Again, her motivation is pretty straight forward. She’s in debt and their life would be easier if Marshall had a high-paying job.


So we’ve seen mysterious motivations that get explained late in the story, wrapping up a mystery. We’ve seen motivations that are self-explanatory but don’t get revealed to the other characters in the story, despite being revealed to the audience.


This brings us to Marshall, who is tied up in the story that doesn’t get explained on screen at all.



Marshall is interviewing for a job at Nicholson, Hewitt, and West (named for dorms at Wesleyan University; Lily and Marshall and Ted all met in Hewitt Hall). NHW is selling him hard. They have him interview with a cool, young, handsome attorney. They take him out in a limo for an ultra-fancy steak dinner surrounded by celebrities. They promise he can have only one client, a theme park, and they take him to the theme park to stoke his nostalgia. They give him a “big” salary, a salary big enough to shock Marshall. Marshall graduated from Columbia University Law School, and the average starting salary for Columbia Law grads is in the neighborhood of $180,000 a year, plus bonuses and a company car, etc. This number must be in the $250,000 range for it to shock Marshall so soundly.


Which all begs the question: Why are they selling themselves to this one specific lawyer so hard? He’s not the only Columbia grad, and definitely not the only Ivy League grad in the city. He doesn’t even have his bar results yet.


Additionally, the young handsome lawyer says that he knows Marshall was already offered a job at the National Resource Defense Counsel (NRDC - an environmental defense firm).


None of this lawyer’s motivations are explained in any kind of detail, and the firm’s motivations are never explored at all. We just know that they want Marshall and they want him bad enough to lie to him and pay him a million dollars over the next couple years.


My theory? They are specifically recruiting lawyers who want to work for the NRDC or other non-profit groups. They don’t want talented, enthusiastic, well-educated lawyers working for their enemies, so they recruit those lawyers specifically. If this is the case, the story makes all kinds of sense. Every bit of it lines up, and a silly mystery ends up feeling like a sinister plot.

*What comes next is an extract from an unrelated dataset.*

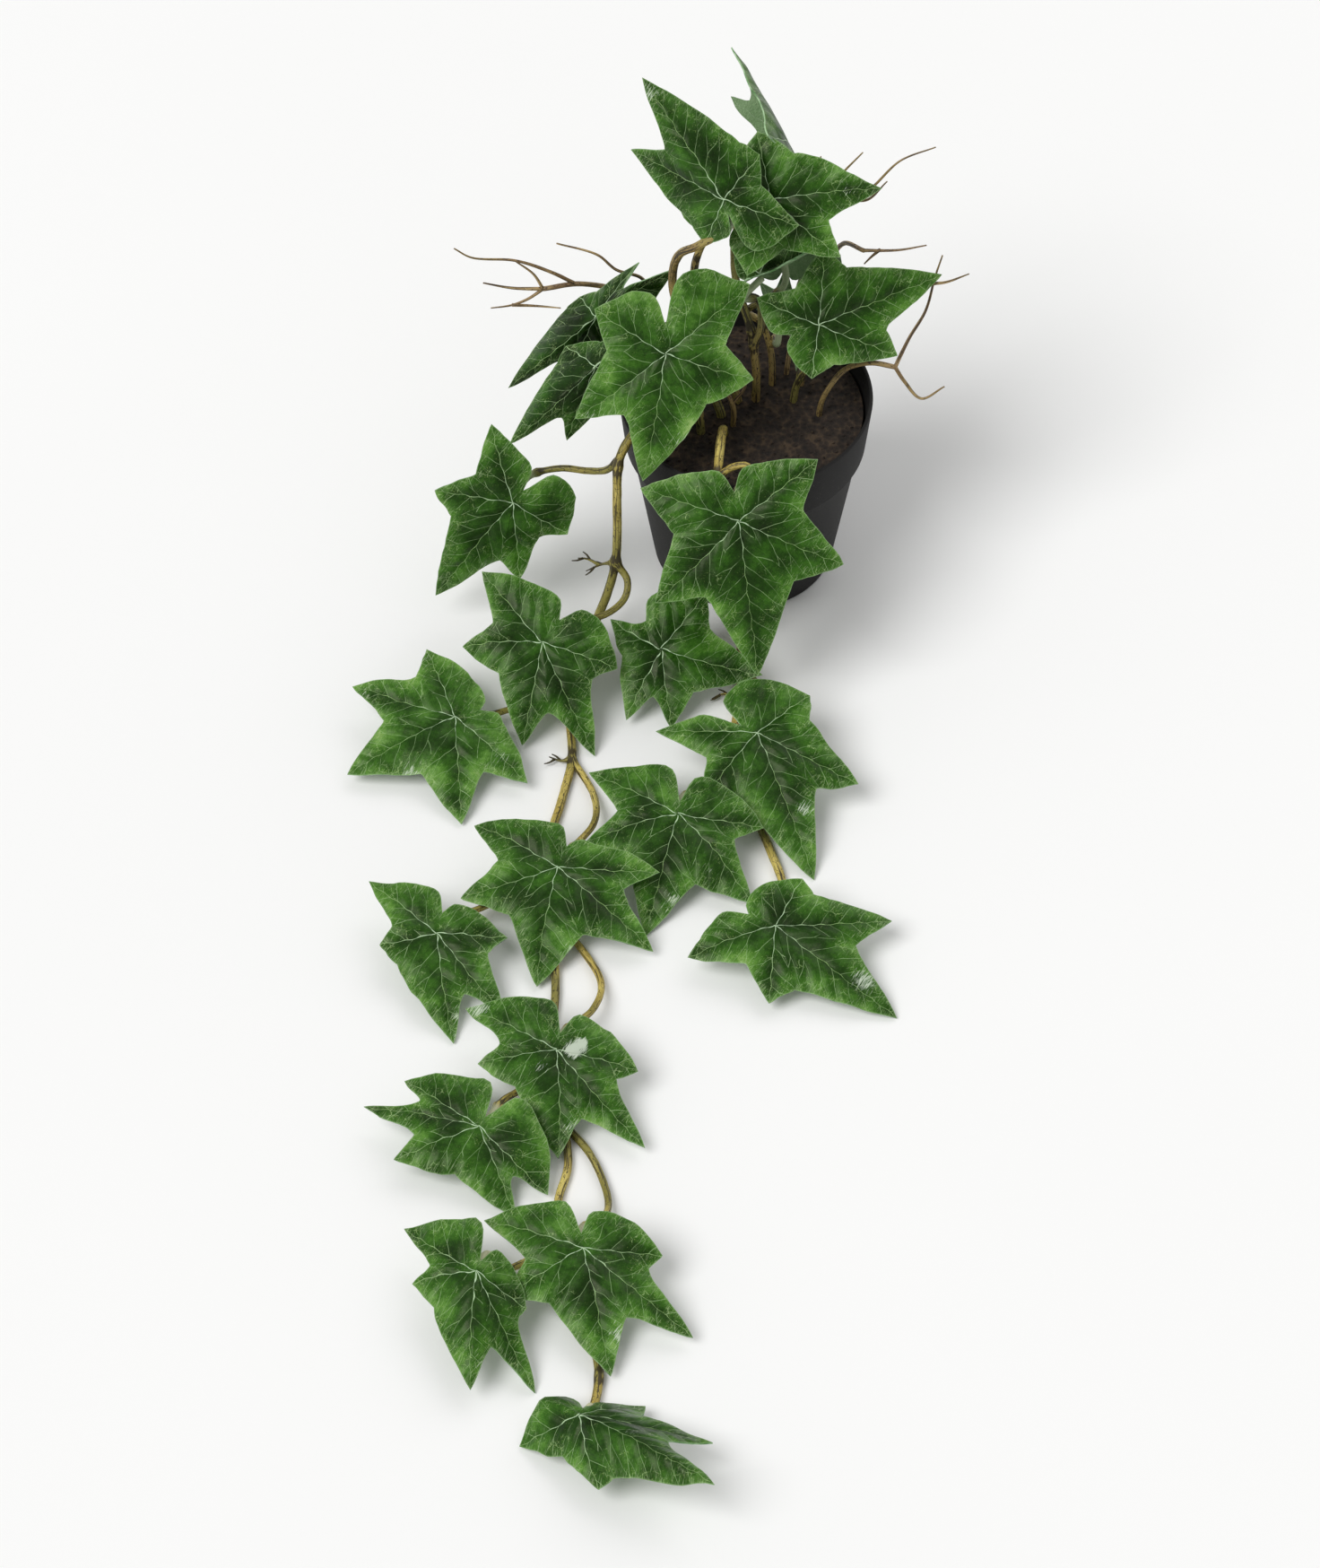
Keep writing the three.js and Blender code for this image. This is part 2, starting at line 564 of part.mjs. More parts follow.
function tube(radius, points) {
  const curve = new THREE.CatmullRomCurve3(points, false, 'centripetal');
  const steps = Math.max(2, Math.round(curve.getLength() / FACET), points.length);
  const sides = radius > 1 ? 6 : 5;
  const ring = [...Array(sides).keys()].map((k) => polar([(k * 360) / sides, radius]));
  const shape = new THREE.Shape(ring);
  return toManifold(new THREE.ExtrudeGeometry(shape, { steps, bevelEnabled: false, extrudePath: curve }));
}

function ball(centre, radius) {
  const geometry = new THREE.IcosahedronGeometry(radius, 0);
  geometry.translate(centre.x, centre.y, centre.z);
  return toManifold(geometry);
}

function stem(name, plan, material) {
  const [x, y, r] = plan.root;
  const foot = new THREE.CylinderGeometry(r, r, SOIL_TOP + 3 - ROOT_END, 6);
  foot.rotateX(Math.PI / 2);
  foot.translate(x, y, (SOIL_TOP + 3 + ROOT_END) / 2);
  const solids = [toManifold(foot)];
  for (const [radius, line, leaf] of plan.limbs) {
    const points = line.map(vec);
    if (leaf) {
      const { end, lead } = stalkEnd(leaf);
      points.push(lead, end);
      solids.push(ball(end, SOCKET_R));
    }
    solids.push(tube(radius, points), ball(points[0], radius * 1.12));
  }
  for (const [centre, radius] of plan.knuckles ?? []) {
    solids.push(ball(vec(centre), radius));
  }
  return toMesh(union(solids).simplify(0.04), name, material);
}

const group = new THREE.Group();
group.name = 'potted_ivy';
group.add(pot(), soil());
for (const [name, plan] of Object.entries(VINES)) {
  group.add(stem(name, plan, VINE));
}
for (const [name, plan] of Object.entries(STEMS)) {
  group.add(stem(name, plan, BARK));
}
for (const name of Object.keys(LEAVES)) {
  group.add(leafBlade(name));
}

export default group;
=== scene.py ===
"""Potted trailing ivy: the looks of every leaf, stem, vine, the pot and its fill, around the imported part."""

import math
from contextlib import contextmanager
from functools import partial

import bpy
import numpy as np
from bpy.props import FloatProperty, FloatVectorProperty, IntProperty, PointerProperty
from mathutils import Matrix, Vector, noise


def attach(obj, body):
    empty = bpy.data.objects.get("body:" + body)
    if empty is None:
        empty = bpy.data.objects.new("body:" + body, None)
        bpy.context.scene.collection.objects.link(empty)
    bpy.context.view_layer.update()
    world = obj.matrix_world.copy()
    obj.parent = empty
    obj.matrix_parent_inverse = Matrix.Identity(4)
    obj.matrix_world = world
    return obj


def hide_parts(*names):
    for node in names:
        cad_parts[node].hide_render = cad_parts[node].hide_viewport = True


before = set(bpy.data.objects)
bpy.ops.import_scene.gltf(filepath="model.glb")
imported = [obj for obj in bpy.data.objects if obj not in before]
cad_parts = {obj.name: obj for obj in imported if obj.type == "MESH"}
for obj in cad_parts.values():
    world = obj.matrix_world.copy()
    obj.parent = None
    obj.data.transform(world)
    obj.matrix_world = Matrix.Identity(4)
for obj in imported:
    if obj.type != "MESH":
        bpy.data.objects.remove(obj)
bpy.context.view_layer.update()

bl_info = {
    "name": "Potted Trailing Ivy",
    "version": (1, 0, 0),
    "blender": (4, 5, 0),
    "location": "View3D > Sidebar > Ivy",
    "description": "Makes a trailing ivy in a black pot around its packed CAD part",
    "category": "Object",
}

MM = 0.001  # one millimetre in the frame's metres

# Stage, in metres: what the camera looks at, and the side of the square floor.
CAMERA_TARGET = (-0.0304, -0.1645, 0.06)
FLOOR_SIZE = 12
ROOM_LIGHT = 0.42
# Softboxes far away: direction they stand in, apparent size in degrees, and share of the key light.
SOFTBOXES = {
    "softbox_key": ((-0.6, -0.42, 1.0), 34, 1.0),
    "softbox_back": ((0.5, 0.75, 0.95), 50, 0.32),
}

# Pot, in millimetres: outer radii and heights.
POT_BASE_R = 32.3
POT_STEP_R = 40.9
POT_BAND_R = 42.9
POT_RIM_R = 45.0
POT_STEP_Z = 57.0
POT_HEIGHT = 78.0
POT_WALL = 1.6
POT_FLOOR = 2.0

# Fill, in millimetres: level at the wall, rise of the middle, how far it reaches past its CAD radius to
# close the slot at the wall, rings and their width, loose crumbs and the golden angle between them.
SOIL_TOP = 70.0
SOIL_DOME = 1.6
SOIL_OVERLAP = 0.6
SOIL_RINGS = 22
SOIL_RING_STEP = 1.7
CRUMBS = 260
CRUMB_TURN = 2.39996

# Leaves, in millimetres and degrees, as in the CAD part, and the usual fullness of an ear. The side
# veins' spacing is only drawn.
FLOOR_RISE = 14.0
UPRIGHT_RISE = 50.0
DROOP = 3.5
FLOOR_CLEAR = 0.2
PLATE = 0.8
SOCKET_R = 1.1
GAP = 0.3
FULL_EAR = 0.62
SIDE_VEIN_STEP = 6.6

# Canes, in millimetres: how far they start below their first point, the vines' radius in the CAD part
# and as moulded, how much thicker a leaf stalk is moulded, the bare sleeve that a leaf is plugged
# into, and the swollen collar before it.
ROOT_DEPTH = 6.0
VINE_CAD_R = 1.4
VINE_R = 1.55
STALK_SWELL = 1.3
AERIAL_ROOT_R = 0.5
SLEEVE_LENGTH = 12.5
SLEEVE_R = 1.32
COLLAR_R = 1.75

# The leaf pattern: spokes from one lobe tip to the next, spokes of one rounded ear, and rings.
LOBE_SPOKES = 30
EAR_SPOKES = 16
SPOKES = 4 * LOBE_SPOKES + 2 * EAR_SPOKES
RINGS = [1, 0.985, 0.96, 0.93, 0.895, 0.86, 0.82, 0.78, 0.74, 0.7, 0.655, 0.61, 0.565, 0.52]
RINGS += [0.475, 0.43, 0.385, 0.34, 0.295, 0.25, 0.205, 0.16, 0.115, 0.07, 0.03]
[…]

And this is the thing the writers must have done, knowing they weren’t going to get full credit for it. They know this law firm’s motivations, and those motivations color every single thing this law firm does. If the writers hadn’t been so meticulous in their plotting and planning, this storyline would have felt messy. It would have felt incomplete. But because they nailed this all down ahead of time, and even though they didn’t put it in the episode, the character feels consistent. His actions make sense, even if you don’t deduce the backstory.